Five categories of elasticity that form a continuum indicating the relative responsiveness of a change in one variable (usually quantity demanded or quantity supplied) to a change in another variable (usually price). These five alternatives--perfectly elastic, relatively elastic, unit elastic, relatively inelastic, and perfectly inelastic--are most often used to categorize the price elasticity of demand and the price elasticity of supply.
The five elasticity alternatives--perfectly elastic, relatively elastic, unit elastic, relatively inelastic, and perfectly inelastic--reflect the entire range of elasticity responsiveness between two variables, especially price and quantity. At one end of the range is perfectly elastic in which an infinitesimally small change in price results in an infinitely large change in quantity. At the other end is perfectly inelastic in which quantity is fixed and unaffected by any change in price.

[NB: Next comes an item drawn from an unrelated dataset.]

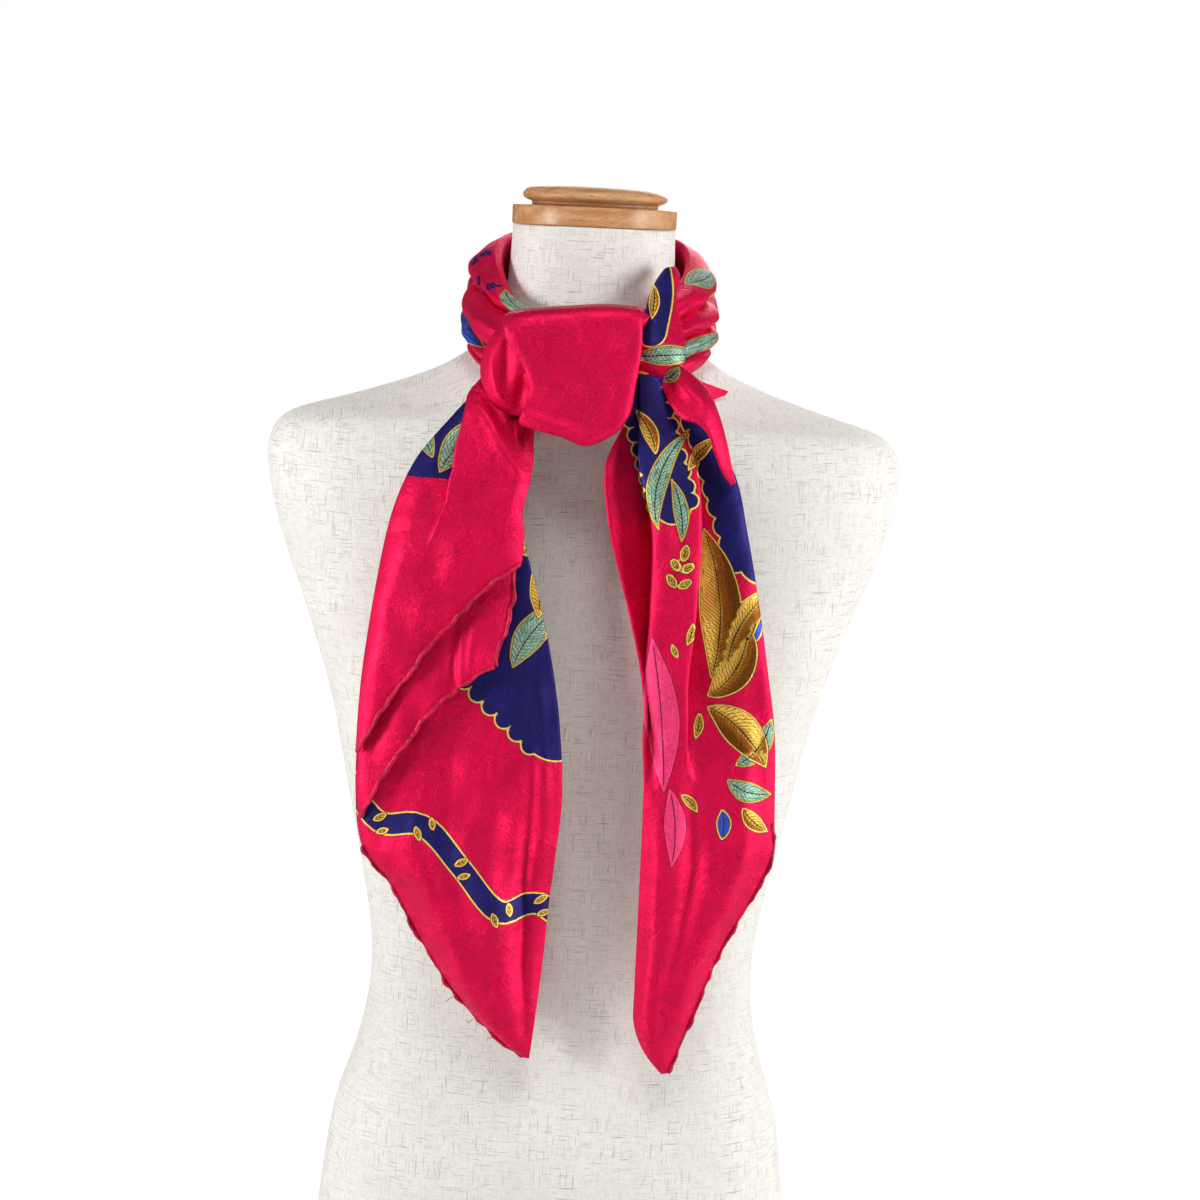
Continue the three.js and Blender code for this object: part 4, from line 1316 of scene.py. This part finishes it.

AlternativeCoefficient (E)
Perfectly ElasticE = ∞
Relatively Elastic1 < E < ∞
Unit ElasticE = 1
Relatively Inelastic0 < E < 1
Perfectly InelasticE = 0
The chart to the right displays the five alternatives based on the coefficient of elasticity (E). The negative value obtained when calculating the price elasticity of demand is ignored to allow for comparison with the price elasticity of supply.

Perfectly Elastic

The top of the chart begins with perfectly elastic, given by E = ∞. Perfectly elastic means an infinitesimally small change in price results in an infinitely large change in quantity demanded or supplied. This elasticity alternative exists when the price is fixed, that is, an infinite range of quantities is associated with the same price. Perfectly elastic demand can occur, in theory, when buyers have the choice among a large number of perfect substitutes-in-consumption. In an analogous way, perfectly elastic supply can occur when producers have the ability to switch resources among a large number of perfect substitutes-in-production.

Relatively Elastic

The second category is relatively elastic, in which the coefficient of elasticity falls in the range 1 < E < ∞. That is, the coefficient is between one and infinity. With relatively elastic demand and supply, relatively small changes in price cause relatively large changes in quantity. Quantity is very responsive to price. The percentage change in quantity is greater than the percentage change in price. Relatively elastic demand occurs when buyers have the choice among a large number of close but not perfect substitutes-in-consumption. In an analogous way, relatively elastic supply occurs when producers have the ability to switch resources among a large number of close but not perfect substitutes-in-production.

Unit Elastic

The third category is unit elastic, in which the coefficient of elasticity is E = 1. In this case, any change in price is matched by an equal relative change in quantity. The percentage change in quantity is equal to the percentage change in price. Unit elastic is essentially a dividing line or boundary between elastic and inelastic.

Relatively Inelastic

The fourth category is relatively inelastic, in which the coefficient of elasticity falls in the range 0 < E < 1. That is, the coefficient is between zero and one. With relatively inelastic demand and supply, relatively large changes in price cause relatively small changes in quantity. Quantity is not very responsive to price. The percentage change in quantity is less than the percentage change in price. Relatively inelastic demand occurs when buyers can choose only among a small number of imperfect substitutes-in-consumption. In an analogous way, relatively inelastic supply occurs when producers have a limited ability to switch resources among a small number of imperfect substitutes-in-production.

Perfectly Inelastic

The final category presented in this chart is perfectly inelastic, given by E = 0. Perfectly inelastic means that quantity demanded or supplied are unaffected by any change in price. The quantity is essentially fixed. It does not matter how much price changes, quantity does not budge. Perfectly inelastic demand occurs when buyers have no choice in the consumption of a good. In an analogous way, perfectly inelastic supply occurs when producers have no ability to switch resources among the production of goods.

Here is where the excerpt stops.